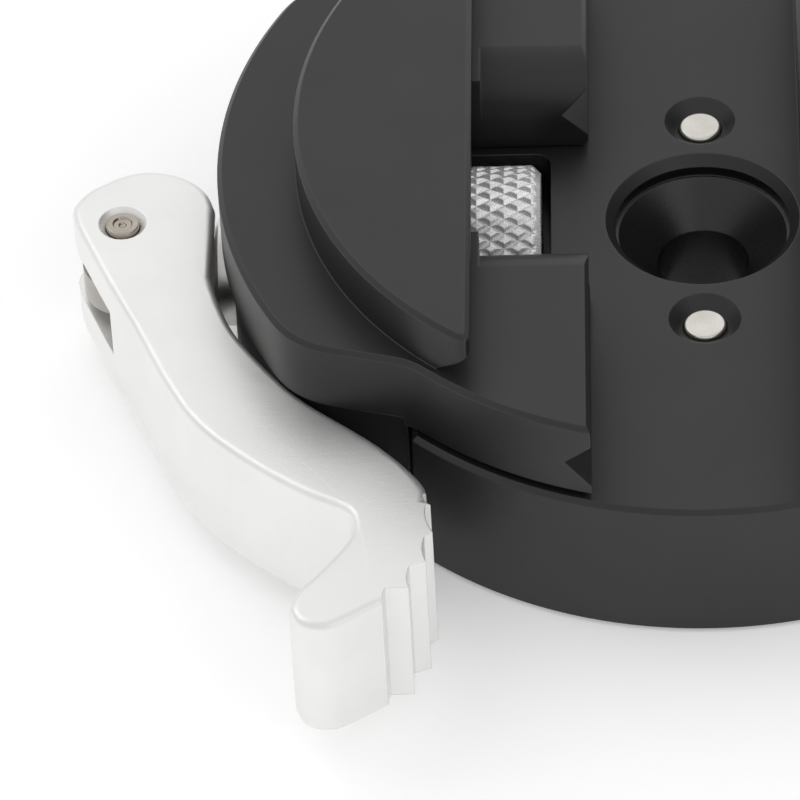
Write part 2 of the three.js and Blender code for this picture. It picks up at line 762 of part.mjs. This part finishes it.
for (const [place, side] of [["front", -1], ["back", 1]]) {
  addPart(`guide_rod_${place}`, guideRod(side * guideRodY), finish.steel);
  addPart(`guide_bush_${place}`, guideBush(side * guideRodY), finish.bronze);
  addPart(`lock_pin_${place}`, lockPin(side * guideRodY), finish.steel);
  addPart(`return_spring_${place}`, returnSpring(side * springY), finish.springSteel);
}

// The part's origin is the middle of its footprint, on the surface it stands on.
const bounds = new THREE.Box3().setFromObject(clamp);
const middle = bounds.getCenter(new THREE.Vector3());
clamp.position.set(-middle.x, -middle.y, -bounds.min.z);

export default clamp;
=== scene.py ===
"""Looks of the round lever clamp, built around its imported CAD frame.

New pieces are drawn in millimetres from the middle of the round base, and new_piece() turns them
into the frame's metres with at(). Pattern and bevel sizes are millimetres too. The frame's own
places, the camera's distance, the floor and the lights are metres.
"""
import json
import math

import bmesh
import bpy
from mathutils import Matrix, Vector


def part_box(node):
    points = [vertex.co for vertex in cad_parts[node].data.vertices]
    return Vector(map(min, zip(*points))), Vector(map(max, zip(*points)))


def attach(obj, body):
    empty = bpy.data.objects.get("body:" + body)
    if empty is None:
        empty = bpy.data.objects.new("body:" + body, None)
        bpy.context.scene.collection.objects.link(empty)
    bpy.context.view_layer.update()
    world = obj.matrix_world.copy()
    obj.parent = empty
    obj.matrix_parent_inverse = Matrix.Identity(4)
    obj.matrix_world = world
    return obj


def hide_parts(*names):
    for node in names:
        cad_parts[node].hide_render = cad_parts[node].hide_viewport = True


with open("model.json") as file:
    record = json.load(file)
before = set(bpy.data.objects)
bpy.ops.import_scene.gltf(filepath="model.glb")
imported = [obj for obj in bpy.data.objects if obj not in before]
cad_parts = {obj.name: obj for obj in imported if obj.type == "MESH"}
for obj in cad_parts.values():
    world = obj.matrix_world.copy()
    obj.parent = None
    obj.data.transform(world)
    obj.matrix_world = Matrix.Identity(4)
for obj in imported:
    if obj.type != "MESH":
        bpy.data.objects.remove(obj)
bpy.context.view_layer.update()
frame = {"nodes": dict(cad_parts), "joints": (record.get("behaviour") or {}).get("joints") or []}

NODES = frame["nodes"]
JOINTS = {joint["name"]: joint for joint in frame["joints"]}
MM = 0.001
PIVOT = Vector(JOINTS["lever_swing"]["pos_m"])
PIVOT_FROM_CENTRE_MM = 41.4
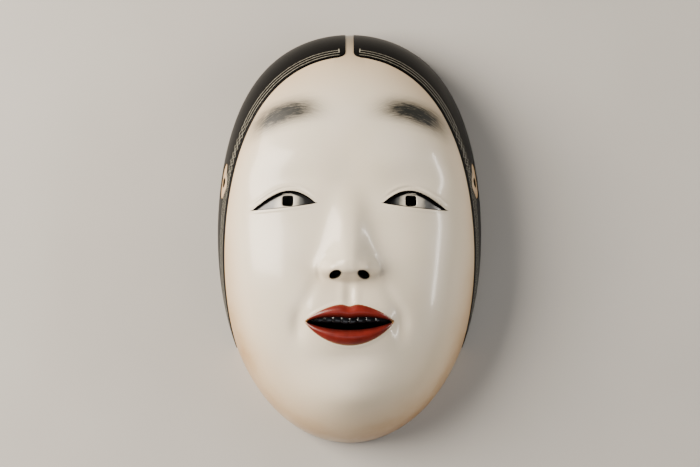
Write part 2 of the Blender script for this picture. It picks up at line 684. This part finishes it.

----

== Description of the task ==
From the data above, copy out every line with the string "This" in it.

== Task answer ==
Write part 2 of the three.js and Blender code for this picture. It picks up at line 762 of part.mjs. This part finishes it.
Write part 2 of the Blender script for this picture. It picks up at line 684. This part finishes it.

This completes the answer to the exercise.